The VaM community is what transforms VaM from a capable engine into an endlessly varied platform. The Hub alone hosts thousands of looks (character appearances), scenes (complete interactive environments), clothing assets, pose presets, morphs (body shape modifications), and plugins (code extensions). Beyond the Hub, communities on Reddit, Discord, and dedicated forums share content, troubleshooting advice, and tutorials. For newcomers, the community is both the greatest asset and the biggest source of overwhelm — filtering signal from noise takes time.

Recommended community resources for beginners: start with the VaM Hub top-rated scenes section to find curated high-quality experiences.

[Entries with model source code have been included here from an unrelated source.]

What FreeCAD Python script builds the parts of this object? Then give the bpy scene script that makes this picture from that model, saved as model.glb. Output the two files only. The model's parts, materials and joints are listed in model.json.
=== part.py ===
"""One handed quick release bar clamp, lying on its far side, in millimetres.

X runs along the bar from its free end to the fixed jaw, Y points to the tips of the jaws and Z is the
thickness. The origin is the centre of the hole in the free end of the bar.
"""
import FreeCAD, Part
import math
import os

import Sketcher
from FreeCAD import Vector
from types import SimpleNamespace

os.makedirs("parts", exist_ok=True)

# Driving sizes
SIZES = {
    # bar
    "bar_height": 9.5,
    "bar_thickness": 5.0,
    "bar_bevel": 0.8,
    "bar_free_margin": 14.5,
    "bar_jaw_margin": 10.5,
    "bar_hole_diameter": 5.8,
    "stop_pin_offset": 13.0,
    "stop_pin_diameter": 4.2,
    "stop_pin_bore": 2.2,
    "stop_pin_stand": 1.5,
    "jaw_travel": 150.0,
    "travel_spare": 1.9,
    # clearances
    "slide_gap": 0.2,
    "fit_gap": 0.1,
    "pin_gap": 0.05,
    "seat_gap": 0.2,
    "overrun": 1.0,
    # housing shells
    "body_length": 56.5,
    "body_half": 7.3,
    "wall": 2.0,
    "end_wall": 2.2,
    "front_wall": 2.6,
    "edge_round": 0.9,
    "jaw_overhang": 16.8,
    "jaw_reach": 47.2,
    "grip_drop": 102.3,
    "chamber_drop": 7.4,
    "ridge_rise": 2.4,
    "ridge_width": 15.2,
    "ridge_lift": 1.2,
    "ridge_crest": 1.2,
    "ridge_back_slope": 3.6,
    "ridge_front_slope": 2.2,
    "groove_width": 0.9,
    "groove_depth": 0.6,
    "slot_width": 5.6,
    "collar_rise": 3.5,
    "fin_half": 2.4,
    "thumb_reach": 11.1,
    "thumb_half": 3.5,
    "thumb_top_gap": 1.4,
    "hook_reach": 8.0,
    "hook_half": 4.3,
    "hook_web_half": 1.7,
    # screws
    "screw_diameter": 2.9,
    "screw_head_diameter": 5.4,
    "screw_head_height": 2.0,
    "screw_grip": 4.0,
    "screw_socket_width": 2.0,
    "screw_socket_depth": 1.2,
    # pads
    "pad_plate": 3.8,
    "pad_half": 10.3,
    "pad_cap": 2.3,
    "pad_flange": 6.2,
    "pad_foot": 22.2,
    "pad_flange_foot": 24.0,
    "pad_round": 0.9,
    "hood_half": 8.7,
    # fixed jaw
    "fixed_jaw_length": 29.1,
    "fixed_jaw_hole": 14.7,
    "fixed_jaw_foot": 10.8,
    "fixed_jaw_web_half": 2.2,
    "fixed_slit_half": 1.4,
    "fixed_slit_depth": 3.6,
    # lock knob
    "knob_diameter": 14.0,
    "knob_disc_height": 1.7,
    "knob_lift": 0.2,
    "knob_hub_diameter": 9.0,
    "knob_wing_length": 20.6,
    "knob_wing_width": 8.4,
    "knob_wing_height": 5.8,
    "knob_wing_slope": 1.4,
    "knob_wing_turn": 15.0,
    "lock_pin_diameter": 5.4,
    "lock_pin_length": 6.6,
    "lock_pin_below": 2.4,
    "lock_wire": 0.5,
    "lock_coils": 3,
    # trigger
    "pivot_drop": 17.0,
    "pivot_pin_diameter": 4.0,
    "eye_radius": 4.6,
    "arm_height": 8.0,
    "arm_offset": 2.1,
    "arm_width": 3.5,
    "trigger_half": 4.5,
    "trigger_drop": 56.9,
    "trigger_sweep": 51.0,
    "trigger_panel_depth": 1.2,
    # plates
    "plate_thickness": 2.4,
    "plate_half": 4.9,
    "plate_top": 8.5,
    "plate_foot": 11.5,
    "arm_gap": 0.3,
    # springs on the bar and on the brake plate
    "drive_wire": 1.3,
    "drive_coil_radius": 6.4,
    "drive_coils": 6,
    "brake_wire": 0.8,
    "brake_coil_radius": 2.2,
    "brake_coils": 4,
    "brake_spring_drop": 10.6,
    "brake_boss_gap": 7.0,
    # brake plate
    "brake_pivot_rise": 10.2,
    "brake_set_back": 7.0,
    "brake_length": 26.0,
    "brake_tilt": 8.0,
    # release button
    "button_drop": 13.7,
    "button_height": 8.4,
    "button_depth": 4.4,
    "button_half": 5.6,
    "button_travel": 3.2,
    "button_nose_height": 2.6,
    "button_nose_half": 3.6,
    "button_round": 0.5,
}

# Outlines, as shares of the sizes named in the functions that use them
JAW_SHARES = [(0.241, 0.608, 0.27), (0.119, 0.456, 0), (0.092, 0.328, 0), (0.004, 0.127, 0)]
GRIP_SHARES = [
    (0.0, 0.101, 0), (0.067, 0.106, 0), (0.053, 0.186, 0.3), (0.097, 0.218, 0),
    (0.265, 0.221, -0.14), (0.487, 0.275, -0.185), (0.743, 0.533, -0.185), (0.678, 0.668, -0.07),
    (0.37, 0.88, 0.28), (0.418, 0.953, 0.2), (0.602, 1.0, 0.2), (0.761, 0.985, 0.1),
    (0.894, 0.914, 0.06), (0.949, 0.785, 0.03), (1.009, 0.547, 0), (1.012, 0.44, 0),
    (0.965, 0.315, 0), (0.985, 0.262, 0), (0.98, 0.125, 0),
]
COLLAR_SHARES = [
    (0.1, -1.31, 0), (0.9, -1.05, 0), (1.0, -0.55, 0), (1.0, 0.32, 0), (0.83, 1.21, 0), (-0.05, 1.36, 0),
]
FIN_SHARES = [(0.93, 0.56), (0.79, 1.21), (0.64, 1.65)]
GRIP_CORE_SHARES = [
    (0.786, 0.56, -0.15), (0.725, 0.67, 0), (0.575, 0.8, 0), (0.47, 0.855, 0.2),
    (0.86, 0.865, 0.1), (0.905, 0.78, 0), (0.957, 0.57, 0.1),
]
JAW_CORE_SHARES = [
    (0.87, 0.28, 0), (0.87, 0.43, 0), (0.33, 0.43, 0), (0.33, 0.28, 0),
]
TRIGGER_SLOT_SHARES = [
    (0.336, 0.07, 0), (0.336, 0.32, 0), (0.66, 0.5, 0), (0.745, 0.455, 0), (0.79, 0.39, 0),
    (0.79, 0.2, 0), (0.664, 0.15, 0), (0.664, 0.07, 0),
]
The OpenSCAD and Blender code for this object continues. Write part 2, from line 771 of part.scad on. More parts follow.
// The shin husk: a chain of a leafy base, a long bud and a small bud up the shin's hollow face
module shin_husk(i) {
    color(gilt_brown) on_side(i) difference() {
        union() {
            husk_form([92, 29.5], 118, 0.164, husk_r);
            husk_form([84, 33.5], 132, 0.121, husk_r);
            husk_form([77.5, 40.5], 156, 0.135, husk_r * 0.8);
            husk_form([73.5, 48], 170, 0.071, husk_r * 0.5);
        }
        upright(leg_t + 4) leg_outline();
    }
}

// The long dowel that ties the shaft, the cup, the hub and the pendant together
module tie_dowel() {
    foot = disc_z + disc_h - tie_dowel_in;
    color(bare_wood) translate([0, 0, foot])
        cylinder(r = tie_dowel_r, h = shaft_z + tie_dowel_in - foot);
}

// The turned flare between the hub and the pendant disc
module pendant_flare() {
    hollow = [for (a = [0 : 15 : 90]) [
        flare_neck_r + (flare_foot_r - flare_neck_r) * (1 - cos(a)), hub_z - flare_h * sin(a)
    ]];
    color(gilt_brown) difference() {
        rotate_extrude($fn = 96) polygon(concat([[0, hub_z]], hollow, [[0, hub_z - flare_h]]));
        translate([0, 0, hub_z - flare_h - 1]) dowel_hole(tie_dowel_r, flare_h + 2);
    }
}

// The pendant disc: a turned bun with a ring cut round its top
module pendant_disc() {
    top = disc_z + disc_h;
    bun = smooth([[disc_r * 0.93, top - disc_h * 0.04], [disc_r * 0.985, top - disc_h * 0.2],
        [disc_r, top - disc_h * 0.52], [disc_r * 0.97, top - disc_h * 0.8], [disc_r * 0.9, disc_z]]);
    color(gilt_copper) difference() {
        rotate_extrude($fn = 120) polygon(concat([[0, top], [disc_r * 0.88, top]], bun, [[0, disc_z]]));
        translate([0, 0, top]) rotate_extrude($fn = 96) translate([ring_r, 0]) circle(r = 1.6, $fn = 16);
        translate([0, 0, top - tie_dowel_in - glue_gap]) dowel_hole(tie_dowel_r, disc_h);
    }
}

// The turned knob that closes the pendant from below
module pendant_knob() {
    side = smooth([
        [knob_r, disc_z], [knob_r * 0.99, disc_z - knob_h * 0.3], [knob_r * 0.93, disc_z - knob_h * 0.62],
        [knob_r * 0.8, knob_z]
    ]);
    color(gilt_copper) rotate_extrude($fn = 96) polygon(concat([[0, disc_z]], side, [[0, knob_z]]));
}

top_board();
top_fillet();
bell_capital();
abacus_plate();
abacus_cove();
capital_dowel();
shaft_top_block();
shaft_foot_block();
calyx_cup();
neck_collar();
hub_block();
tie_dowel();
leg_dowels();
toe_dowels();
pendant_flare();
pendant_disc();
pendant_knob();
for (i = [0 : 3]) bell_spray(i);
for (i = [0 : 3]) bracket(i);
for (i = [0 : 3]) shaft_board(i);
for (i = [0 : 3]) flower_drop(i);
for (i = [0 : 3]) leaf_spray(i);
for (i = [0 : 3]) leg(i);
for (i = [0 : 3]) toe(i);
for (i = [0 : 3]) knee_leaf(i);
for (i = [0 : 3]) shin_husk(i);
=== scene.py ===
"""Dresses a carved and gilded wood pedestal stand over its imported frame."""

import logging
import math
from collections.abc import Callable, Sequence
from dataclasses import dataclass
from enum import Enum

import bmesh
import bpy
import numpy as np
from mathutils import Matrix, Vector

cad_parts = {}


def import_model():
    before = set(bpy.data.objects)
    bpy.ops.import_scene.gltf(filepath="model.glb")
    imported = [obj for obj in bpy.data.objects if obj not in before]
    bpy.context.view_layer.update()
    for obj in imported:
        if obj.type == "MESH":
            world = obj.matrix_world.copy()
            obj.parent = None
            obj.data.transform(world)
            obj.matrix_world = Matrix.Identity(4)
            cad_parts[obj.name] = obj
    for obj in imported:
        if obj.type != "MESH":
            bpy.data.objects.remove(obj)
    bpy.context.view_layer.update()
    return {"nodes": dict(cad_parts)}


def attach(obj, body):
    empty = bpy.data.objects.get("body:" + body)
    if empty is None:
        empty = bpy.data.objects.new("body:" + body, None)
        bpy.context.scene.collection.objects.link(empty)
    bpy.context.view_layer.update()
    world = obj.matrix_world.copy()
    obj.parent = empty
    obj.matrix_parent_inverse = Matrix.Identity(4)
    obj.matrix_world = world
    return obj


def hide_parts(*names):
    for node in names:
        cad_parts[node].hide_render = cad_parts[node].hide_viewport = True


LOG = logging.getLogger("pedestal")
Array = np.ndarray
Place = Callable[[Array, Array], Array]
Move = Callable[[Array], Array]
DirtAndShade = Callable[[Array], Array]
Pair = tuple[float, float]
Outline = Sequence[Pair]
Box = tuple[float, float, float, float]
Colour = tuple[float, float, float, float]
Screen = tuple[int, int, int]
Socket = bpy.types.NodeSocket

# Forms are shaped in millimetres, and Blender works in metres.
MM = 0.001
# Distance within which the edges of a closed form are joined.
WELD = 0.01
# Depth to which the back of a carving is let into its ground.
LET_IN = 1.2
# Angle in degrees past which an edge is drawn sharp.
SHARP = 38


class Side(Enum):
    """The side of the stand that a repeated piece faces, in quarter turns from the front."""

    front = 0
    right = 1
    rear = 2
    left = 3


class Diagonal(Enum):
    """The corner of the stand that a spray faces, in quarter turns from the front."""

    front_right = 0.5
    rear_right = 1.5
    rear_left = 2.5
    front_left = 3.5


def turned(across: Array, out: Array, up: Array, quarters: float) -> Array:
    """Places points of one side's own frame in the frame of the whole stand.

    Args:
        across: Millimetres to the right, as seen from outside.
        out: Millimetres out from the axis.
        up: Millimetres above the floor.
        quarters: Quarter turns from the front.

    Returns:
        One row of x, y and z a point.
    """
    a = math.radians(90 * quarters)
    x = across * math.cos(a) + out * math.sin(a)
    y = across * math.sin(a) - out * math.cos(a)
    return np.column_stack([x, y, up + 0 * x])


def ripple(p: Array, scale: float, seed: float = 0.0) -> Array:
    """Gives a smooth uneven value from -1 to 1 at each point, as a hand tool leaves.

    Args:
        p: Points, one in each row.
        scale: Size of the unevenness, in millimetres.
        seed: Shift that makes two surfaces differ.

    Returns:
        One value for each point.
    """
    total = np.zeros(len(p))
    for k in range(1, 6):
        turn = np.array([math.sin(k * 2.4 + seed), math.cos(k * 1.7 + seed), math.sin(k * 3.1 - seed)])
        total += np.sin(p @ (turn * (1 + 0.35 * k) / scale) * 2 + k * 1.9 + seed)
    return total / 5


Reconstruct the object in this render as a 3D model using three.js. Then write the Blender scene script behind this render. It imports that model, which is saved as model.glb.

Join the VaM Discord for real-time help with technical issues. Search YouTube for setup tutorials specific to your hardware. Avoid downloading from unverified third-party sites — stick to the Hub and established community platforms to prevent malware or corrupted packages that crash the application.

Performance Optimization Tips

Getting smooth performance from VaM requires understanding what taxes your hardware. The primary bottlenecks: character count (each character has independent physics), texture resolution on looks (high-resolution skin textures consume VRAM rapidly), plugin count (each active plugin consumes CPU), and scene complexity (detailed environments with many objects). For your first sessions, load one-character scenes and verify stable framerate before adding complexity. Use the VaM performance monitor (accessible in settings) to identify which specific element causes frame drops in complex scenes.